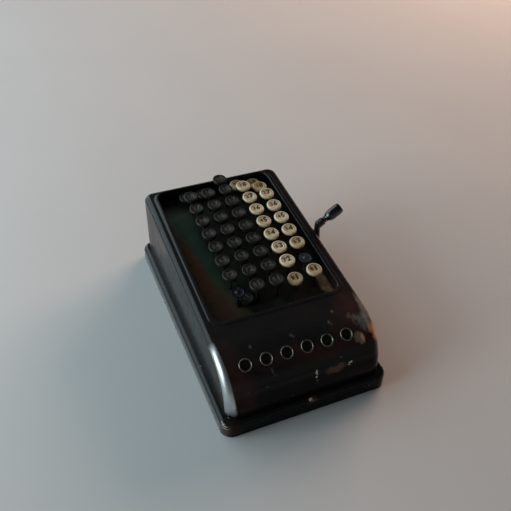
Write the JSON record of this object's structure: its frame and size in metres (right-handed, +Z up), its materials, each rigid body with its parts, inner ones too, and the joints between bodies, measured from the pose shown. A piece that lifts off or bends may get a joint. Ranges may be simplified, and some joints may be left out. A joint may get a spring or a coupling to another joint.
{
  "type": "mechanical adding machine",
  "caption": "Small desktop key-driven adding machine: black sheet case on a moulded base, sloping keyboard of round keys, result wheels behind sight holes and a side clearing lever.",
  "frame": {"origin": "centre of the flat underside of the base, on the table", "axes": "+X to the operator's right, +Y away from the operator, +Z up"},
  "size_m": [0.186, 0.2646, 0.0958],
  "materials": {
    "case_enamel": "gloss black stoving enamel, worn at the edges, brown where thin",
    "base_enamel": "gloss black enamel, scuffed",
    "plate_green": "dark green enamel, dirty, rusting towards the front",
    "frame_steel": "dull oiled steel",
    "rim_metal": "dull nickel, tarnished",
    "screw_steel": "dull steel",
    "black_key": "moulded black, handled",
    "cream_key": "moulded ivory, browned",
    "bare_key_metal": "dark blued steel",
    "wheel_black": "matt black with pale digits",
    "lever_steel": "blackened steel, bright where worn",
    "grip_black": "polished black"
  },
  "bodies": {
    "frame": {"base_pan": "base_enamel", "case_cover": "case_enamel", "keyboard_plate": "plate_green", "mechanism_frame": "frame_steel", "window_rims": "rim_metal", "wheel_axle": "frame_steel", "base_screws": "screw_steel"},
    "key_col1_digit1": {"key_col1_digit1": "bare_key_metal"},
    "key_col1_digit2": {"key_col1_digit2": "black_key"},
    "key_col1_digit3": {"key_col1_digit3": "black_key"},
    "key_col1_digit4": {"key_col1_digit4": "black_key"},
    "key_col1_digit5": {"key_col1_digit5": "black_key"},
    "key_col1_digit6": {"key_col1_digit6": "black_key"},
    "key_col1_digit7": {"key_col1_digit7": "black_key"},
    "key_col1_digit8": {"key_col1_digit8": "black_key"},
    "key_col1_digit9": {"key_col1_digit9": "black_key"},
    "key_col2_digit1": {"key_col2_digit1": "black_key"},
    "key_col2_digit2": {"key_col2_digit2": "black_key"},
    "key_col2_digit3": {"key_col2_digit3": "black_key"},
    "key_col2_digit4": {"key_col2_digit4": "black_key"},
    "key_col2_digit5": {"key_col2_digit5": "black_key"},
    "key_col2_digit6": {"key_col2_digit6": "black_key"},
    "key_col2_digit7": {"key_col2_digit7": "black_key"},
    "key_col2_digit8": {"key_col2_digit8": "black_key"},
    "key_col2_digit9": {"key_col2_digit9": "black_key"},
    "key_col3_digit1": {"key_col3_digit1": "black_key"},
    "key_col3_digit2": {"key_col3_digit2": "black_key"},
    "key_col3_digit3": {"key_col3_digit3": "black_key"},
    "key_col3_digit4": {"key_col3_digit4": "black_key"},
    "key_col3_digit5": {"key_col3_digit5": "black_key"},
    "key_col3_digit6": {"key_col3_digit6": "black_key"},
    "key_col3_digit7": {"key_col3_digit7": "black_key"},
    "key_col3_digit8": {"key_col3_digit8": "black_key"},
    "key_col3_digit9": {"key_col3_digit9": "black_key"},
    "key_col4_digit1": {"key_col4_digit1": "cream_key"},
    "key_col4_digit2": {"key_col4_digit2": "cream_key"},
    "key_col4_digit3": {"key_col4_digit3": "cream_key"},
    "key_col4_digit4": {"key_col4_digit4": "cream_key"},
    "key_col4_digit5": {"key_col4_digit5": "cream_key"},
    "key_col4_digit6": {"key_col4_digit6": "cream_key"},
    "key_col4_digit7": {"key_col4_digit7": "cream_key"},
    "key_col4_digit8": {"key_col4_digit8": "cream_key"},
    "key_col4_digit9": {"key_col4_digit9": "cream_key"},
    "key_col5_digit1": {"key_col5_digit1": "cream_key"},
    "key_col5_digit2": {"key_col5_digit2": "bare_key_metal"},
    "key_col5_digit3": {"key_col5_digit3": "cream_key"},
    "key_col5_digit4": {"key_col5_digit4": "cream_key"},
    "key_col5_digit5": {"key_col5_digit5": "cream_key"},
    "key_col5_digit6": {"key_col5_digit6": "cream_key"},
    "key_col5_digit7": {"key_col5_digit7": "cream_key"},
    "key_col5_digit8": {"key_col5_digit8": "cream_key"},
    "key_col5_digit9": {"key_col5_digit9": "cream_key"},
    "number_wheel_1": {"number_wheel_1": "wheel_black"},
    "number_wheel_2": {"number_wheel_2": "wheel_black"},
    "number_wheel_3": {"number_wheel_3": "wheel_black"},
    "number_wheel_4": {"number_wheel_4": "wheel_black"},
    "number_wheel_5": {"number_wheel_5": "wheel_black"},
    "number_wheel_6": {"number_wheel_6": "wheel_black"},
    "clearing_lever": {"clearing_lever": "lever_steel"},
    "lever_grip": {"lever_grip": "grip_black"}
  },
  "joints": [
    {"name": "press_col1_digit1", "type": "slide", "parent": "frame", "child": "key_col1_digit1", "axis": [0, 0, -1], "range_m": [0, 0.0055]},
    {"name": "press_col1_digit2", "type": "slide", "parent": "frame", "child": "key_col1_digit2", "axis": [0, 0, -1], "range_m": [0, 0.0068]},
    {"name": "press_col1_digit3", "type": "slide", "parent": "frame", "child": "key_col1_digit3", "axis": [0, 0, -1], "range_m": [0, 0.0081]},
    {"name": "press_col1_digit4", "type": "slide", "parent": "frame", "child": "key_col1_digit4", "axis": [0, 0, -1], "range_m": [0, 0.0094]},
    {"name": "press_col1_digit5", "type": "slide", "parent": "frame", "child": "key_col1_digit5", "axis": [0, 0, -1], "range_m": [0, 0.0107]},
    {"name": "press_col1_digit6", "type": "slide", "parent": "frame", "child": "key_col1_digit6", "axis": [0, 0, -1], "range_m": [0, 0.012]},
    {"name": "press_col1_digit7", "type": "slide", "parent": "frame", "child": "key_col1_digit7", "axis": [0, 0, -1], "range_m": [0, 0.0133]},
    {"name": "press_col1_digit8", "type": "slide", "parent": "frame", "child": "key_col1_digit8", "axis": [0, 0, -1], "range_m": [0, 0.0146]},
    {"name": "press_col1_digit9", "type": "slide", "parent": "frame", "child": "key_col1_digit9", "axis": [0, 0, -1], "range_m": [-0.015, 0.0009]},
    {"name": "press_col2_digit1", "type": "slide", "parent": "frame", "child": "key_col2_digit1", "axis": [0, 0, -1], "range_m": [0, 0.0055]},
    {"name": "press_col2_digit2", "type": "slide", "parent": "frame", "child": "key_col2_digit2", "axis": [0, 0, -1], "range_m": [0, 0.0068]},
    {"name": "press_col2_digit3", "type": "slide", "parent": "frame", "child": "key_col2_digit3", "axis": [0, 0, -1], "range_m": [0, 0.0081]},
    {"name": "press_col2_digit4", "type": "slide", "parent": "frame", "child": "key_col2_digit4", "axis": [0, 0, -1], "range_m": [0, 0.0094]},
    {"name": "press_col2_digit5", "type": "slide", "parent": "frame", "child": "key_col2_digit5", "axis": [0, 0, -1], "range_m": [0, 0.0107]},
    {"name": "press_col2_digit6", "type": "slide", "parent": "frame", "child": "key_col2_digit6", "axis": [0, 0, -1], "range_m": [0, 0.012]},
    {"name": "press_col2_digit7", "type": "slide", "parent": "frame", "child": "key_col2_digit7", "axis": [0, 0, -1], "range_m": [0, 0.0133]},
    {"name": "press_col2_digit8", "type": "slide", "parent": "frame", "child": "key_col2_digit8", "axis": [0, 0, -1], "range_m": [0, 0.0146]},
    {"name": "press_col2_digit9", "type": "slide", "parent": "frame", "child": "key_col2_digit9", "axis": [0, 0, -1], "range_m": [-0.015, 0.0009]},
    {"name": "press_col3_digit1", "type": "slide", "parent": "frame", "child": "key_col3_digit1", "axis": [0, 0, -1], "range_m": [0, 0.0055]},
    {"name": "press_col3_digit2", "type": "slide", "parent": "frame", "child": "key_col3_digit2", "axis": [0, 0, -1], "range_m": [0, 0.0068]},
    {"name": "press_col3_digit3", "type": "slide", "parent": "frame", "child": "key_col3_digit3", "axis": [0, 0, -1], "range_m": [0, 0.0081]},
    {"name": "press_col3_digit4", "type": "slide", "parent": "frame", "child": "key_col3_digit4", "axis": [0, 0, -1], "range_m": [0, 0.0094]},
    {"name": "press_col3_digit5", "type": "slide", "parent": "frame", "child": "key_col3_digit5", "axis": [0, 0, -1], "range_m": [0, 0.0107]},
    {"name": "press_col3_digit6", "type": "slide", "parent": "frame", "child": "key_col3_digit6", "axis": [0, 0, -1], "range_m": [0, 0.012]},
    {"name": "press_col3_digit7", "type": "slide", "parent": "frame", "child": "key_col3_digit7", "axis": [0, 0, -1], "range_m": [0, 0.0133]},
    {"name": "press_col3_digit8", "type": "slide", "parent": "frame", "child": "key_col3_digit8", "axis": [0, 0, -1], "range_m": [0, 0.0146]},
    {"name": "press_col3_digit9", "type": "slide", "parent": "frame", "child": "key_col3_digit9", "axis": [0, 0, -1], "range_m": [-0.0015, 0.0144]},
    {"name": "press_col4_digit1", "type": "slide", "parent": "frame", "child": "key_col4_digit1", "axis": [0, 0, -1], "range_m": [-0.005, 0.0005]},
    {"name": "press_col4_digit2", "type": "slide", "parent": "frame", "child": "key_col4_digit2", "axis": [0, 0, -1], "range_m": [0, 0.0068]},
    {"name": "press_col4_digit3", "type": "slide", "parent": "frame", "child": "key_col4_digit3", "axis": [0, 0, -1], "range_m": [0, 0.0081]},
    {"name": "press_col4_digit4", "type": "slide", "parent": "frame", "child": "key_col4_digit4", "axis": [0, 0, -1], "range_m": [0, 0.0094]},
    {"name": "press_col4_digit5", "type": "slide", "parent": "frame", "child": "key_col4_digit5", "axis": [0, 0, -1], "range_m": [0, 0.0107]},
    {"name": "press_col4_digit6", "type": "slide", "parent": "frame", "child": "key_col4_digit6", "axis": [0, 0, -1], "range_m": [0, 0.012]},
    {"name": "press_col4_digit7", "type": "slide", "parent": "frame", "child": "key_col4_digit7", "axis": [0, 0, -1], "range_m": [0, 0.0133]},
    {"name": "press_col4_digit8", "type": "slide", "parent": "frame", "child": "key_col4_digit8", "axis": [0, 0, -1], "range_m": [0, 0.0146]},
    {"name": "press_col4_digit9", "type": "slide", "parent": "frame", "child": "key_col4_digit9", "axis": [0, 0, -1], "range_m": [-0.0126, 0.0033]},
    {"name": "press_col5_digit1", "type": "slide", "parent": "frame", "child": "key_col5_digit1", "axis": [0, 0, -1], "range_m": [0, 0.0055]},
    {"name": "press_col5_digit2", "type": "slide", "parent": "frame", "child": "key_col5_digit2", "axis": [0, 0, -1], "range_m": [0, 0.0068]},
    {"name": "press_col5_digit3", "type": "slide", "parent": "frame", "child": "key_col5_digit3", "axis": [0, 0, -1], "range_m": [0, 0.0081]},
    {"name": "press_col5_digit4", "type": "slide", "parent": "frame", "child": "key_col5_digit4", "axis": [0, 0, -1], "range_m": [0, 0.0094]},
    {"name": "press_col5_digit5", "type": "slide", "parent": "frame", "child": "key_col5_digit5", "axis": [0, 0, -1], "range_m": [0, 0.0107]},
    {"name": "press_col5_digit6", "type": "slide", "parent": "frame", "child": "key_col5_digit6", "axis": [0, 0, -1], "range_m": [0, 0.012]},
    {"name": "press_col5_digit7", "type": "slide", "parent": "frame", "child": "key_col5_digit7", "axis": [0, 0, -1], "range_m": [0, 0.0133]},
    {"name": "press_col5_digit8", "type": "slide", "parent": "frame", "child": "key_col5_digit8", "axis": [0, 0, -1], "range_m": [-0.0056, 0.009]},
    {"name": "press_col5_digit9", "type": "slide", "parent": "frame", "child": "key_col5_digit9", "axis": [0, 0, -1], "range_m": [-0.0154, 0.0005]},
    {"name": "wheel_1_turn", "type": "hinge", "parent": "frame", "child": "number_wheel_1", "pos_m": [-0.05063, -0.09196, 0.03624], "axis": [1, 0, 0], "continuous": true},
    {"name": "wheel_2_turn", "type": "hinge", "parent": "frame", "child": "number_wheel_2", "pos_m": [-0.03159, -0.09196, 0.03624], "axis": [1, 0, 0], "continuous": true},
    {"name": "wheel_3_turn", "type": "hinge", "parent": "frame", "child": "number_wheel_3", "pos_m": [-0.01253, -0.09196, 0.03624], "axis": [1, 0, 0], "continuous": true},
    {"name": "wheel_4_turn", "type": "hinge", "parent": "frame", "child": "number_wheel_4", "pos_m": [0.00651, -0.09196, 0.03624], "axis": [1, 0, 0], "continuous": true},
    {"name": "wheel_5_turn", "type": "hinge", "parent": "frame", "child": "number_wheel_5", "pos_m": [0.02557, -0.09196, 0.03624], "axis": [1, 0, 0], "continuous": true},
    {"name": "wheel_6_turn", "type": "hinge", "parent": "frame", "child": "number_wheel_6", "pos_m": [0.04462, -0.09196, 0.03624], "axis": [1, 0, 0], "continuous": true},
    {"name": "clearing_lever_swing", "type": "hinge", "parent": "frame", "child": "clearing_lever", "pos_m": [0.079, 0.022, 0.038], "axis": [1, 0, 0], "range_deg": [0, 80]},
    {"name": "lever_grip_spin", "type": "hinge", "parent": "clearing_lever", "child": "lever_grip", "pos_m": [0.079, 0.022, 0.0763], "axis": [0.8387, 0, 0.5446], "continuous": true}
  ]
}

• [Problem statement]:
Each line above that holds the string "joints" should be copied and shown.

• [Final answer]:
Write the JSON record of this object's structure: its frame and size in metres (right-handed, +Z up), its materials, each rigid body with its parts, inner ones too, and the joints between bodies, measured from the pose shown. A piece that lifts off or bends may get a joint. Ranges may be simplified, and some joints may be left out. A joint may get a spring or a coupling to another joint.
  "joints": [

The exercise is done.